The Angry Years is Colin Wilson's hugely entertaining examination of the angry young men; those playwrights, poets, novelists and critics who made up the first significant post war literary movement in the UK. They took their name from the title of John Osborne's play Look Back In Anger. The hero of that play, one Jimmy Porter, spent most of his time indulging himself in bitter (and rather loud) tirades against the establishment. He was a very angry young man indeed, and many other writers with a deep sense of disaffection at the class barriers that kept them from living the good life, seemed to regard Jimmy Porter's polemics as a manifesto. And so a movement was born.

Wilson himself came to prominence in 1956 with the publication of The Outsider, a collection of essays that examined the literary and philosophical principles that define an isolated individual who finds himself on the outside of society, looking in. It seemed to strike some kind of chord, and it was a massive best seller. On the strength of The Outsider, Wilson himself was often considered to be an angry young man. However he always denied being part of the group. After all, wasn't he an outsider?

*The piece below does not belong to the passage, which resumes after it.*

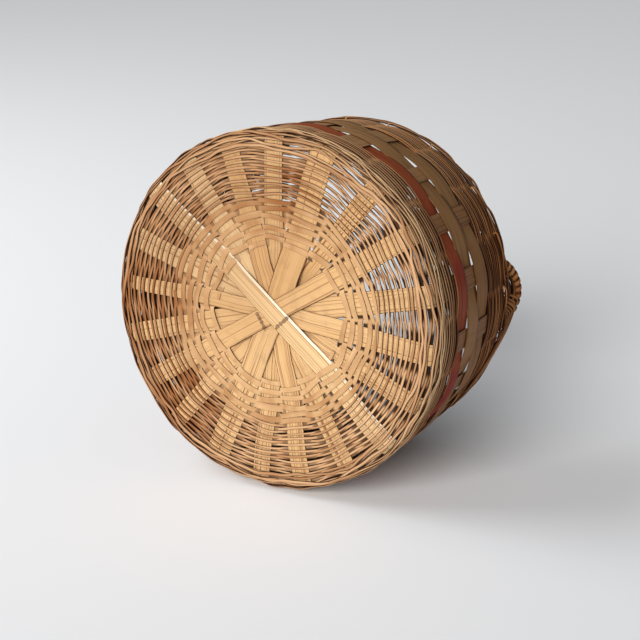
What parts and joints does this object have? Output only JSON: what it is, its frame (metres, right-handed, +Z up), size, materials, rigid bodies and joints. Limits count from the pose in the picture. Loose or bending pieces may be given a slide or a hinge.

Nevertheless, he was certainly very well acquainted with almost all of the writers who were tarred with that very angry brush. They all moved in the same social and literary circles and they saw a lot of each other at parties. As a consequence, Wilson always knew where the bodies were buried, and in The Angry Years, he reveals a lot of salacious gossip about the group's prime movers and shakers. All their dirty linen is aired, and there are no secrets any more. This is a very voyeuristic book, but nevertheless, alongside all of the scandal that Wilson reports, there runs a parallel thread of thoughtful literary and social analysis which digs deeply into the mood of the times, and which closely examines the thinking that lay behind the stance those angry young people adopted.

As a result of his analysis, Wilson comes to the conclusion that the movement, if movement it was, was ephemeral, driven much more by personal feelings and insecurities than it was by conviction and philosophy. Almost everyone involved turned out to have feet of clay.

It is Wilson's opinion that most of the angry young men were talentless one shot wonders, and time seems to have proved him right. Osborne himself never again wrote a play with the stature of Look Back In Anger. Arnold Wesker was a playwright whose reputation once eclipsed even that of John Osborne, but these days his plays are seldom, if ever, performed. John Braine wrote one magnificent novel (Room at the Top), a mediocre sequel (Life at the Top) and a dozen or more utterly obscure novels that never amounted to anything very much at all. And who among us these days can name even a single novel by John Wain? I certainly can't.

Of all the angry writers who were considered to be part of the movement, only the novelist Kingsley Amis and the poet Philip Larkin managed to make a significant, lasting impression on the world of letters. Amis's novels sold well throughout his life and, when John Betjeman died, Larkin was offered the post of Poet Laureate. He turned it down...

Both Colin Wilson and I remain uncertain as to whether Amis and Larkin were ever really quite as anti-establishment as their early work suggested they might be. Certainly the socially and politically disaffected Amis of the Lucky Jim years very quickly turned into a complacent, rabidly right wing, alcoholic, fat and fornicating member of the establishment. It's hard to imagine anyone less angry with the status quo (though he was often angry with his friends...). And Larkin kept himself physically quite isolated from the literary activities of the times. He lived most of his life in Hull, a very long way away from the country's cultural centres. He was well aware of what was going on (his posthumously published letters revealed a lifetime-long correspondence with Kingsley Amis and others) but he took little part in the mainstream, preferring to plough his own furrows. Furthermore I think it is significant that although his poetry was often culturally barbed and extremely insightful, he continued to use rhyme and rhythm in an age when his contemporaries had completely abandoned those old fashioned techniques...

The Angry Years is thoughtful, funny, wise and very probably libellous. I suspect there are good reasons why Colin Wilson waited until all the angry young men were safely dead before he published this book. Sadly, he too has now passed on. I always admired and enjoyed his iconoclasm and his outrageousness. He was often pretentious, but he was never dull.